Afghan security personnel and US soldiers investigate the site of a car bomb attack that targeted a NATO coalition convoy in Kabul on September 24, 2017. (AFP photo)

The US will ask NATO members to contribute about 1,000 extra troops to help in the battle against the Taliban militant group in Afghanistan, the new US ambassador to the military alliance says.

The additional NATO troops would add to the roughly 3,000 US forces already on their way to Afghanistan under US President Donald Trump's new strategy against the Taliban, Kay Bailey Hutchison said Thursday.

The United States already has about 8,400 troops in the country alongside another 5,000 from NATO forces.

Taliban militants have warned that they will be stepping up their attacks until the US and other NATO members fully withdraw from Afghanistan after more than a decade and half of occupation.

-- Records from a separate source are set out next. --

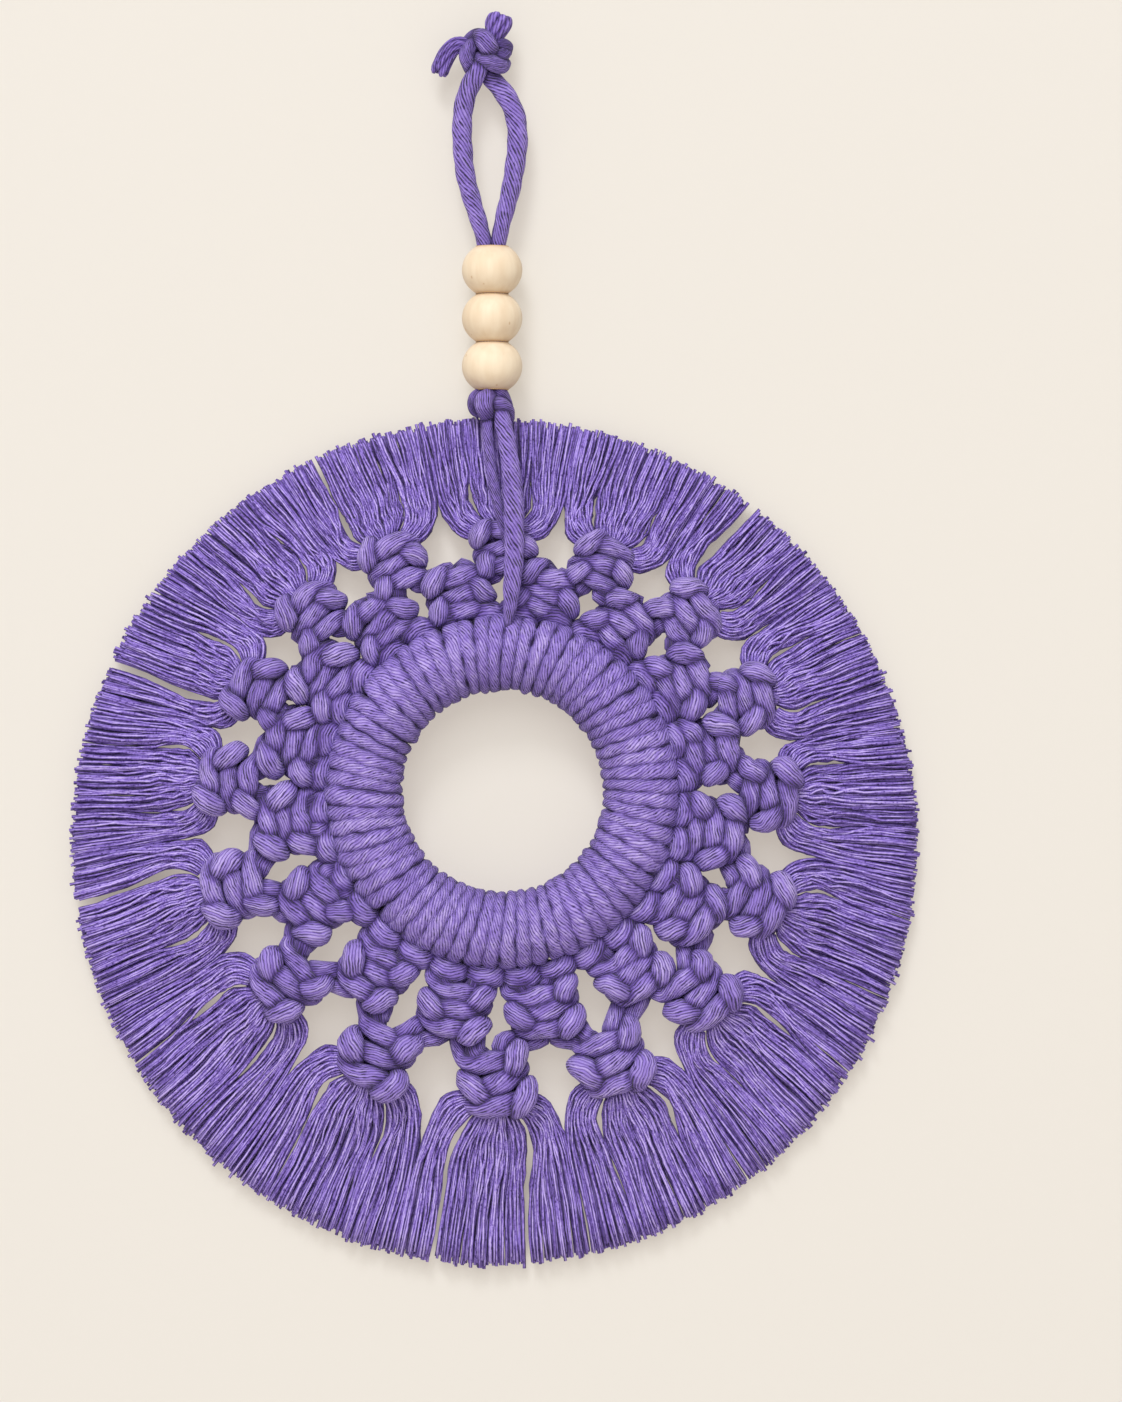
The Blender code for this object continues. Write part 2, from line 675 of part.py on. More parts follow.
def bead(number, finish_material):
    """A turned bead: a flattened ball with flat rims and a straight bore, spun from its profile."""
    bm = bmesh.new()
    half = (BEAD_PITCH - GAP) / 2
    middle_z = BEAD_TOP_Z - BEAD_PITCH * (number + 0.5)
    profile = [(BEAD_BORE, -half), (BEAD_FLAT, -half)]
    rim = math.acos(BEAD_FLAT / BEAD_RADIUS)
    for t in np.linspace(-rim, rim, BEAD_PROFILE_STEPS)[1:-1]:
        profile.append((BEAD_RADIUS * math.cos(t), half * math.sin(t) / math.sin(rim)))
    profile += [(BEAD_FLAT, half), (BEAD_BORE, half)]
    points = [bm.verts.new((BEAD_X + r, HANG_Y, middle_z + z)) for r, z in profile]
    edges = []
    for i, point in enumerate(points):
        edges.append(bm.edges.new((point, points[(i + 1) % len(points)])))
    bmesh.ops.spin(bm, geom=points + edges, cent=(BEAD_X, HANG_Y, middle_z), axis=(0, 0, 1),
                   angle=2 * math.pi, steps=BEAD_STEPS, use_merge=True)
    bmesh.ops.remove_doubles(bm, verts=bm.verts, dist=0.01 * MM)
    return finish(f"bead_{number + 1}", bm, finish_material)


def build():
    """Clear the scene and make every piece."""
    for old in list(bpy.data.objects):
        bpy.data.objects.remove(old, do_unlink=True)
    cotton = material("violet cotton cord", (0.17, 0.10, 0.42), 0.85)
    wood = material("pale turned wood", (0.78, 0.62, 0.42), 0.55)
    rng = np.random.default_rng(11)

    wrapped_ring(cotton)
    knotted_net(cotton)
    angles = [angle for angle, _ in OUTER_KNOTS]
    for number, angle in enumerate(angles):
        before = angles[number - 1] - (360.0 if number == 0 else 0.0)
        after = angles[(number + 1) % len(angles)] + (360.0 if number + 1 == len(angles) else 0.0)
        fringe_group(number, (before + angle) / 2, (angle + after) / 2, rng, cotton)
    hanging_loop(cotton)
    top_knot(cotton)
    under_knot(cotton)
    cord_length("front_cord", FRONT_CORD_PATH, FRONT_CORD_RADII, cotton)
    cord_length("back_cord", BACK_CORD_PATH, BACK_CORD_RADII, cotton)
    for number in range(BEADS):
        bead(number, wood)


build()
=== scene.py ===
"""Macrame wall hanging of violet cotton cord: the look of every piece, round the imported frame.

Metres, +Z up. The hanging faces -Y and the wall stands behind it, on the +Y side. Angles round
the ring are in degrees from straight down, growing towards +X.
"""

import bpy
import numpy as np
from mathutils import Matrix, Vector


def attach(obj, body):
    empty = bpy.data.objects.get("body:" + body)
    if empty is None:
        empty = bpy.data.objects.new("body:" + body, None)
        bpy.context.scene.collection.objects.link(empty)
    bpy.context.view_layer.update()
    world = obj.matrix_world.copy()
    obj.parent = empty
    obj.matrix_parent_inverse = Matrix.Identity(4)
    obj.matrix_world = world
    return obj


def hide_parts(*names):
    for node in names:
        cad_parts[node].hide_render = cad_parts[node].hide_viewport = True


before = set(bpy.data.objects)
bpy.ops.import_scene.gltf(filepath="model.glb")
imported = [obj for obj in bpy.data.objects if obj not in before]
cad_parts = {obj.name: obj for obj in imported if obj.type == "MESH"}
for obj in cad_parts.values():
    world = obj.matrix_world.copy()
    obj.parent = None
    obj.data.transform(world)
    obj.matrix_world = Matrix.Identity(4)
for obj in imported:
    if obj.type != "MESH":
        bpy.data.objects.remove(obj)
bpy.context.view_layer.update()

MM = 0.001
chance = np.random.default_rng(24)

# ---------------------------------------------------------------- wrapped ring
# A plain ring, wholly covered by 32 cords that are folded in half and hitched on with lark's
# heads: each gives two wraps round the ring, and its fold lies across them as a short bar just
# outside. The cord is soft cotton, 3.6 mm thick, of 25 yarns with an S twist.
RING_CENTRE = np.array((3.4, -2.4, -125.8)) * MM
RING_RADIUS = 24.8 * MM              # middle of the wrapped section
WRAPS = 64
WRAP_OUT = 5.45 * MM                 # from the section's middle to a wrap's, along the radius
WRAP_FRONT = 5.05 * MM               # and to the front and back
WRAP_HALF = 1.5 * MM                 # half a wrap's thickness
WRAP_PRESS = 1.26                    # a wrap's width as a share of the room that it has
WRAP_SQUARENESS = 0.85               # exponent of its section: 1 is an ellipse, less is boxier
WRAP_LEAN = 1.6                      # degrees from its middle to the rim, and again to the hole
WRAP_TWISTS = 2                      # turns of its yarns in one wrap
WRAP_YARNS = 20                      # as the wraps are pressed thin, fewer show on their fronts
WRAP_STATIONS = 44
CORD_SIDES = 20
PLIES = 4                            # soft lobes of the cord's section
PLY_DEPTH = 0.05                     # share of its half thickness, and more on the wraps
WRAP_PLY_DEPTH = 0.08
FRONT = np.array((0.0, -1.0, 0.0))

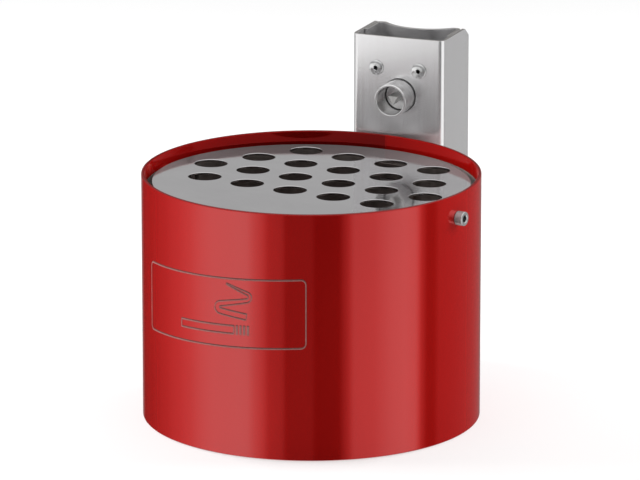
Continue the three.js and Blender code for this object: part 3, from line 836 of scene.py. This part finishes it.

Back in 2014, the US-led occupying forces in Afghanistan officially announced the end of their combat operations in the country, saying they now had a mission to “train, advise, and assist” Afghan troops.

However, the Trump’s administration recently permitted the deployment of an additional 3,000 troops to Afghanistan to engage with the Taliban.

Trump who had previously called for withdrawal of American troops from Afghanistan argued that his "original instinct was to pull out," but that he was convinced by his national security team to take on the Taliban militants.

The United States -- under Republican George W. Bush’s presidency -- and its allies invaded Afghanistan on October 7, 2001 as part of Washington’s so-called war on terror. The offensive removed the Taliban regime from power, but after 16 years, the foreign troops are still deployed to the country.

After becoming the president in 2008, President Barack Obama, a Democrat, vowed to end the Afghan war -- one of the longest conflicts in US history – but he failed to keep his promise.

US Defense Secretary Jim Mattis said Tuesday that an American withdrawal from Afghanistan would be "to our ultimate peril."

"Based on intelligence community analysis and my own evaluation, I am convinced we would absent ourselves from this region at our peril," Mattis said while briefing the US Congress on plans to increase American troop levels in the South Asian country.